Every spring, Mohs surgeons from across the country gather for the American College of Mohs Surgery Annual Meeting. I've been attending nearly every year since my residency at Mayo Clinic, and this meeting has become one of the most important weeks on my calendar. Here's why.
The American College of Mohs Surgery (ACMS) Annual Meeting is the premier educational conference for fellowship-trained Mohs surgeons in the United States. Each year, it brings together hundreds of dermatologic surgeons, researchers, and trainees for several days of lectures, live surgical demonstrations, poster presentations, and hands-on workshops. Topics range from the latest advances in skin cancer treatment and reconstructive techniques to practice management and emerging technologies.
For Mohs surgeons, there simply isn't a more important annual gathering. It's where the cutting edge of our specialty is presented, debated, and refined.

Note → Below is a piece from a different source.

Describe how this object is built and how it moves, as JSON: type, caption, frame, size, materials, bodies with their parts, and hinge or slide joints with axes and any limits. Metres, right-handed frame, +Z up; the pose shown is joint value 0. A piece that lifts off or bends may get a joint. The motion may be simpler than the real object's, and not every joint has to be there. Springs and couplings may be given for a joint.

I first attended the ACMS Annual Meeting in 2014 in Phoenix, Arizona, during my residency at Mayo Clinic. I was there as a trainee, presenting cadaveric research on the depth of the supraorbital nerve and its implications for dermatologic surgery. That experience set the tone for what this meeting would come to mean to me.

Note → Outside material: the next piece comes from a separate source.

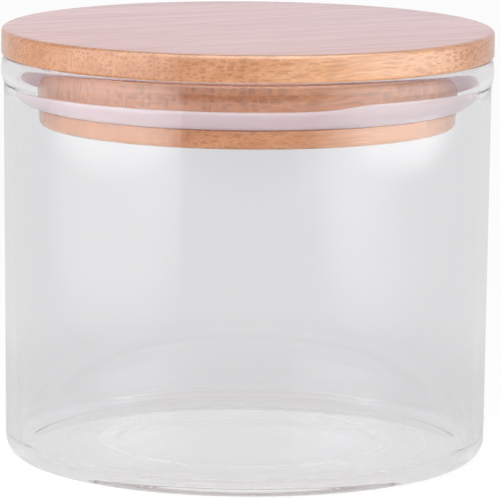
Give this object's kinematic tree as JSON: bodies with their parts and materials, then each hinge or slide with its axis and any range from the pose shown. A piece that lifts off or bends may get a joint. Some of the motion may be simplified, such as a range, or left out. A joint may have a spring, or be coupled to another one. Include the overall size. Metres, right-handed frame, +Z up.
{
  "type": "food storage jar",
  "caption": "Wide round glass food jar with a turned, laminated bamboo push-in lid and a soft silicone seal ring round the lid's plug.",
  "frame": {"origin": "middle of the base, on the plane that the jar stands on", "axes": "+Z up along the jar's axis, -Y towards the viewer of the picture"},
  "size_m": [0.1212, 0.1212, 0.1063],
  "materials": {
    "clear_glass": "clear, fire polished",
    "clear_silicone": "translucent, satin",
    "bamboo": "satin lacquer over sanded bamboo"
  },
  "bodies": {
    "jar": {"glass_jar": "clear_glass"},
    "seal": {"seal_ring": "clear_silicone"},
    "lid": {"lid_top_lath_1": "bamboo", "lid_top_lath_2": "bamboo", "lid_top_lath_3": "bamboo", "lid_top_lath_4": "bamboo", "lid_top_lath_5": "bamboo", "lid_top_lath_6": "bamboo", "plug_upper_lath_1": "bamboo", "plug_upper_lath_2": "bamboo", "plug_upper_lath_3": "bamboo", "plug_upper_lath_4": "bamboo", "plug_upper_lath_5": "bamboo", "plug_middle_lath_1": "bamboo", "plug_middle_lath_2": "bamboo", "plug_middle_lath_3": "bamboo", "plug_middle_lath_4": "bamboo", "plug_middle_lath_5": "bamboo", "plug_middle_lath_6": "bamboo", "plug_lower_lath_1": "bamboo", "plug_lower_lath_2": "bamboo", "plug_lower_lath_3": "bamboo", "plug_lower_lath_4": "bamboo", "plug_lower_lath_5": "bamboo"}
  },
  "joints": [
    {"name": "lid_lift", "type": "slide", "parent": "jar", "child": "seal", "axis": [0, 0, 1], "range_m": [0, 0.12]},
    {"name": "lid_turn", "type": "hinge", "parent": "seal", "child": "lid", "pos_m": [0, 0, 0.09], "axis": [0, 0, 1], "continuous": true}
  ]
}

Since then, I have attended nearly every annual meeting. In the years that followed, the conference has taken me to San Antonio, Orlando, San Francisco, Chicago, Baltimore, Seattle, Phoenix again, Nashville, and soon Austin. I've also attended ACMS regional meetings, including one in Napa Valley, to broaden my exposure to different perspectives in the field.
The only years I missed were 2020, when the meeting was cancelled due to the pandemic, and a couple of years when personal and professional commitments kept me away. Even in 2021, when the meeting went virtual, I made sure to participate. Attending this meeting isn't something I do out of obligation. I do it because it genuinely makes me a better surgeon for my patients.
One of the things I'm most proud of is the arc my involvement with ACMS has taken over the years. I started as a resident presenting posters. In my early career, I gave oral presentations on topics like discordant biopsy diagnoses. Even in 2020, when the meeting was cancelled, my clinical pearls abstract on ear reconstruction was published electronically.
In 2025, I was invited to the meeting as faculty for the first time. I delivered a lecture on helical rim reconstruction techniques as part of the "Framing the Face" session in Nashville. It was a full-circle moment: standing in front of the same community that had shaped my training, now contributing to the education of the next generation of Mohs surgeons.
This year's gathering is the 58th Annual Meeting of the American College of Mohs Surgery, held April 30 – May 3 at the JW Marriott Austin in Austin, Texas. I'll be returning as faculty once again: presenting an ePoster on a pilot study exploring how large language model AI agents can assist with Mohs operative note documentation, and moderating a reconstructive surgery session. The opportunity to share ideas at the intersection of dermatologic surgery and emerging technology is something I find deeply exciting.
Patients sometimes ask me how I stay current with the latest techniques and research. The ACMS meeting is a big part of that answer. Medicine, and dermatologic surgery in particular, is always evolving. New approaches to reconstruction, advances in tumor margin assessment, refinements in patient care protocols: these are all things that get presented and discussed at this meeting years before they become common practice.
When I return from the annual meeting each spring, I come back with fresh ideas, new techniques I've seen demonstrated, and renewed enthusiasm for the work we do. That translates directly into the care I provide at Dermatology Partners. Whether it's a more elegant reconstructive approach for a patient's ear after Mohs surgery or a more efficient workflow that reduces your time in the office, the benefits of ongoing education are real and tangible.
I believe that attending meetings like this isn't optional for a surgeon who wants to deliver the best possible care. It's part of the job. My patients deserve a surgeon who is engaged with the latest thinking in the field, who learns from colleagues around the country, and who brings that knowledge home to Rochester.
That's what the ACMS Annual Meeting represents to me. Not just a conference, but a commitment: to my specialty, to my colleagues, and most importantly, to the patients who trust me with their care.